«…Горестному негодованию моему нет пределов. И не с точки зрения того, что от этой бумаги погибнет духовно мой муж: это не дело людей, а дело Божье. Жизнь души человеческой с религиозной точки зрения никому, кроме Бога, не ведома и, к счастью, не подвластна. Но с точки зрения той церкви, к которой я принадлежу и от которой никогда не отступлю, которая создана Христом для благословения именем Божиим всех значительнейших моментов человеческой жизни: рождений, браков, смертей, горестей и радостей людских… которая громко должна провозглашать закон любви, всепрощения, любовь к врагам, к ненавидящим нас, молиться за всех — с этой точки зрения для меня непостижимо распоряжение Синода. Оно вызовет не сочувствие (разве только „Московских ведомостей“), а негодование в людях и большую любовь и сочувствие Льву Николаевичу. Уже мы получаем такие изъявления — и им не будет конца — от всего мира».
Чем дальше читаю дневники Софьи Андреевны, тем больше и чаще озаряет меня свет ее истинной веры, ее ума, ее преданности церкви…
Еще в начале 1899 года она записала, что не любит религиозных разговоров . Как это знакомо и понятно каждому истинно верующему! Вот вернулась она домой и застала Льва Николаевича «стоящим у стола чайного, длинного, в зале накрытого, и вокруг приехавших из Самарской губернии молокан. Дунаев, Анненков, Горбунов, Накашидзе, еще крестьянин какой-то, все пили чай, и Лев Николаевич что-то толковал им об Евангелии Иоанна, и до меня шла беседа религиозная.
Не понимаю религиозных разговоров: они нарушают мое высокое, не выразимое никакими словами отношение к Богу. Как нет определенного понятия о вечности, о беспредельности, о будущей жизни — этого не рассказать никакими словами, так нет и слов для выражения моего отношения, моих чувств к отвлеченному, неопределимому беспредельному Божеству и вечной моей жизни в Боге.
А церковь, а обряды, образа — все это мне не мешает; это то, среди чего я с детства привычна вращаться, когда душа моя настроена к Богу, и мне бывает хорошо и в церкви, и во время говения, и я люблю маленький образок Иверской Божьей Матери, который всегда висит над моей кроватью и которым тетенька Татьяна Александровна благословила Льва Николаевича, когда он ехал на войну…»
И о том же — о ненужности и бесполезности религиозных разговоров — в другом месте:
«Всякий чувствует и понимает Бога по-своему: чем глубже это понимание, тем меньше о нем говорится, тем оно тверже и лучше».
76
В тех же дневниках Софьи Андреевны наткнулся на «аргумент о пользе христианства», который Лев Николаевич приводил «всем спорящим о том, что законы общественные — законы всех коммунистов, социалистов будто выше законов христианства». Толстой говорит этим людям:
«Если б не было учения христианства, которое вкоренилось веками в нас и на основании которого сложилась вся наша общественная жизнь, то не было бы и законов нравственных, чести, желания распределить блага земные более ровно, желания добра, равенства, которое живет в этих людях».
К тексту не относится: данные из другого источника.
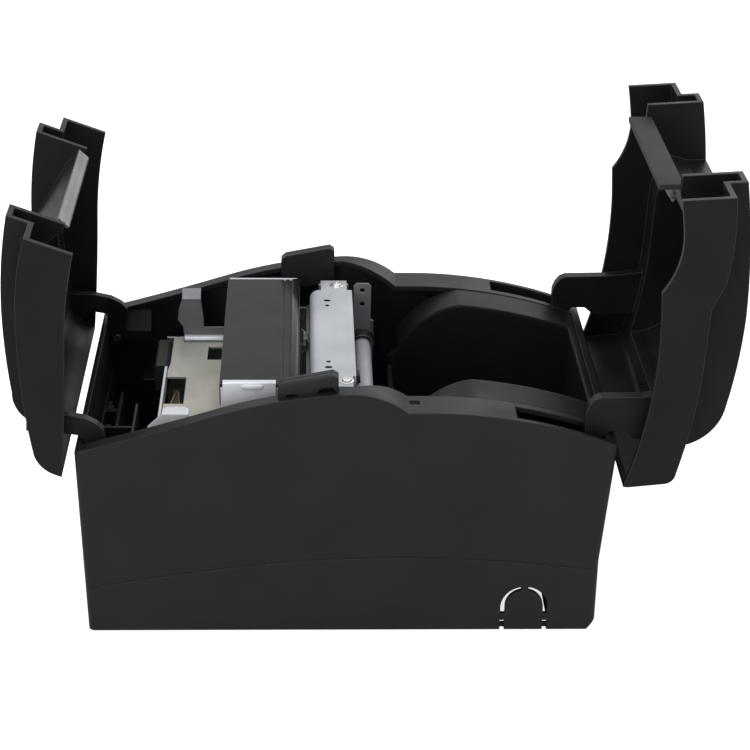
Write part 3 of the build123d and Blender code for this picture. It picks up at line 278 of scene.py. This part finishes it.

А ведь это именно то, о чем я говорил выше: что добрые начала, заложенные в коммунизме, обязаны христианству и живут до тех пор, пока противопоставляют себя христианству, полемизируют с ним: дескать, и мы можем так же, — можем думать о равенстве, о братской любви, обходясь при этом без Бога, без учения Христа…
Нет, исторический опыт показывает, что очень ненадолго хватает этого отраженного света.
С болью и негодованием рассказывает Софья Андреевна о том, как ее Левушка «со злорадствующим смехом» читал своим детям сочиненную им легенду «Разрушение ада и восстановление его», и о том, как дети вторили ему «адским смехом».
«…я горячо, с волнением высказала свое негодование. Если мысли, вложенные в эту легенду, справедливы, то к чему нужно было нарядиться в дьяволов, с ушами, хвостами и черными телами? Не лучше ли семидесятипятилетнему старцу, к которому прислушивается весь мир, говорить словами апостола Иоанна, который в дряхлом состоянии, не будучи в силах говорить, твердил одно: „Дети, любите друг друга!“».
…Дважды в этом году, за вечерней, посвященной памяти святого Иоанна Богослова, я слушал в Князь-Владимирском соборе, в проповеди о. Владимира, этот рассказ о девяностолетием старце, у которого хватало сил только на провозглашение этих великих слов, заключающих в себе золотое зерно христианства:
— Дети, любите друг друга!
Это — если и не вся наша жизнь, то во всяком случае принцип, которого мы, христиане, обязаны и пытаемся держаться.